Moon Over Manifest is being published by Random House, and will be in bookstores across the nation in fall 2010. Vanderpool said she is pleased with the book. “I try not to start off a book with too much of an agenda,” she said. “I just want it to be a good story.”

Last year, she began working on a third novel, although she has temporarily set it aside because of the proofing, revisions and other work associated with publishing Moon Over Manifest. Like her other works, the new book will entail research – an activity Vanderpool said she enjoys so much that she often has to force herself to actually start writing.

Her love of research was the topic of a presentation she made at a Children’s Literature Workshop sponsored by Newman last June, which was designed to help educators, writers and other interested parties learn from professionals in the children’s literature publishing industry. Vanderpool said she thoroughly enjoyed describing to others how she used newspapers, yearbooks, and historical records to develop Moon Over Manifest.

But then, she pretty much enjoys everything about historical fiction.

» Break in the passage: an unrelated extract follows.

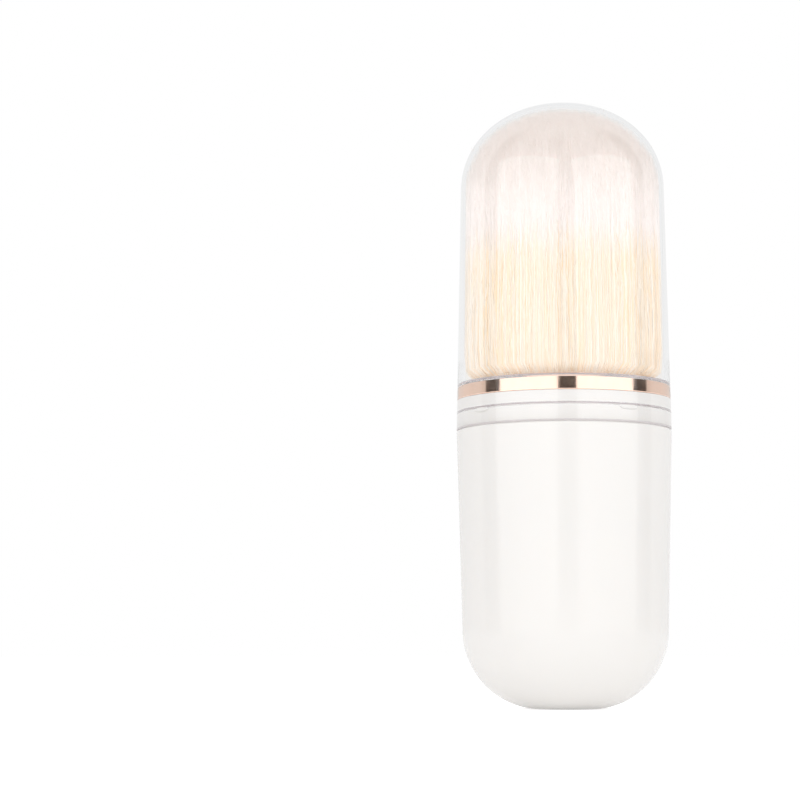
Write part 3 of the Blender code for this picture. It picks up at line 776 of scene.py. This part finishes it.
# Studio
# A white floor and background, a wide soft lamp on either side of the camera, and dark boards between and
# beside them that draw the edges of clear and polished pieces.
FLOOR_SIZE = 8
FLOOR_WHITE = (0.88, 0.88, 0.88, 1)
FLOOR_GLOW_SEEN = 0.55
FLOOR_GLOW_MIRRORED = 0.34
FLOOR_GLOW_SPREAD = 0.2

bpy.ops.object.select_all(action="DESELECT")
bpy.ops.mesh.primitive_plane_add(size=FLOOR_SIZE, location=(0, 0, 0))
floor = bpy.context.object
floor.name = "studio_floor"
floor_finish = bpy.data.materials.new("floor_paper")
floor_finish.use_nodes = True
tree = floor_finish.node_tree
shader = tree.nodes["Principled BSDF"]
shader.inputs["Base Color"].default_value = FLOOR_WHITE
shader.inputs["Roughness"].default_value = 0.9
shader.inputs["Specular IOR Level"].default_value = 0
ray = tree.nodes.new("ShaderNodeLightPath")
seen = add_value(tree, "MAXIMUM", ray.outputs["Is Camera Ray"], ray.outputs["Is Transmission Ray"])
seen = add_value(tree, "MULTIPLY", seen, FLOOR_GLOW_SEEN)
mirrored = add_value(tree, "MULTIPLY", ray.outputs["Is Glossy Ray"], FLOOR_GLOW_MIRRORED)
spread = add_value(tree, "MULTIPLY", ray.outputs["Is Diffuse Ray"], FLOOR_GLOW_SPREAD)
glow = tree.nodes.new("ShaderNodeEmission")
glow_strength = add_value(tree, "ADD", add_value(tree, "MAXIMUM", seen, mirrored), spread)
tree.links.new(glow_strength, glow.inputs["Strength"])
both = tree.nodes.new("ShaderNodeAddShader")
tree.links.new(shader.outputs[0], both.inputs[0])
tree.links.new(glow.outputs[0], both.inputs[1])
tree.links.new(both.outputs[0], tree.nodes["Material Output"].inputs["Surface"])
floor.data.materials.append(floor_finish)

LAMP_DISTANCE = 0.8
LAMP_WIDTH = 1.14
LAMP_HEIGHT = 0.56
LAMP_POWER = 2.2
LAMP_AZIMUTH = math.radians(45.5)
LAMP_TILT = math.radians(16)
LAMP_AIM_HEIGHT = 0.05
for side in (-1, 1):
    lamp_data = bpy.data.lights.new("soft_lamp", "AREA")
    lamp_data.shape = "RECTANGLE"
    lamp_data.size = LAMP_WIDTH
    lamp_data.size_y = LAMP_HEIGHT
    lamp_data.energy = LAMP_POWER
    lamp = bpy.data.objects.new("soft_lamp", lamp_data)
    azimuth = LAMP_AZIMUTH * side
    lamp.location = (
        LAMP_DISTANCE * math.sin(azimuth) * math.cos(LAMP_TILT),
        -LAMP_DISTANCE * math.cos(azimuth) * math.cos(LAMP_TILT),
        LAMP_AIM_HEIGHT + LAMP_DISTANCE * math.sin(LAMP_TILT),
    )
    lamp.rotation_euler = (math.pi / 2 - LAMP_TILT, 0, azimuth)
    lamp.visible_camera = False
    bpy.context.scene.collection.objects.link(lamp)

# The room as polished and clear pieces show it, by direction from the camera's side (0) to behind the
# brush (1): dark boards in front and at the sides, pale walls between them, and a pale ceiling. Cameras see
# plain white.
ROOM_LIGHT = (0.66, 0.66, 0.665)
CEILING = (0.8, 0.8, 0.8)
CEILING_START = 0.35
CEILING_END = 0.6
FRONT_BOARD = (0.06, 0.055, 0.05, 1)
BACK_WALL = (0.9, 0.9, 0.9, 1)
ROOM_STOPS = ((0.006, 0.06), (0.012, 0.5), (0.41, 0.5), (0.425, 0.08), (0.6, 0.08), (0.62, 0.8))

world = bpy.data.worlds.new("studio")
bpy.context.scene.world = world
world.use_nodes = True
tree = world.node_tree
direction = tree.nodes.new("ShaderNodeTexCoord")
parts = tree.nodes.new("ShaderNodeSeparateXYZ")
tree.links.new(direction.outputs["Generated"], parts.inputs[0])
flat_x = add_value(tree, "MULTIPLY", parts.outputs["X"], parts.outputs["X"])
flat_y = add_value(tree, "MULTIPLY", parts.outputs["Y"], parts.outputs["Y"])
flat = add_value(tree, "SQRT", add_value(tree, "ADD", flat_x, flat_y), 0)
toward = add_value(tree, "DIVIDE", parts.outputs["Y"], add_value(tree, "MAXIMUM", flat, 1e-4))
behind = add_value(tree, "MULTIPLY", add_value(tree, "ADD", toward, 1), 0.5)
room = tree.nodes.new("ShaderNodeValToRGB")
room.color_ramp.elements[0].position = 0.0
room.color_ramp.elements[0].color = FRONT_BOARD
room.color_ramp.elements[1].position = 1.0
room.color_ramp.elements[1].color = BACK_WALL
for position, grey in ROOM_STOPS:
    stop = room.color_ramp.elements.new(position)
    stop.color = (grey, grey, grey, 1)
tree.links.new(behind, room.inputs["Fac"])
ray = tree.nodes.new("ShaderNodeLightPath")
overhead = add_span(tree, flat, 1, 0, CEILING_START, CEILING_END)
boards = add_mix(tree, overhead, room.outputs["Color"], CEILING)
shown = add_mix(tree, ray.outputs["Is Glossy Ray"], ROOM_LIGHT, boards)
shown = add_mix(tree, ray.outputs["Is Transmission Ray"], shown, boards)
shown = add_mix(tree, ray.outputs["Is Camera Ray"], shown, (1.0, 1.0, 1.0))
tree.links.new(shown, tree.nodes["Background"].inputs["Color"])

view = bpy.context.scene.view_settings
view.view_transform = "Standard"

“Given the choice between writing about contemporary times or historical times I’ll choose historical every time,” she said. “It just seems richer to me in terms of setting, and it conjures up more in my imagination of what was happening, and what can happen. Some writers say they love words, or the themes that come out during the writing process. For me, it’s all about the story. I love a good story.”

Even better, a story about home and family.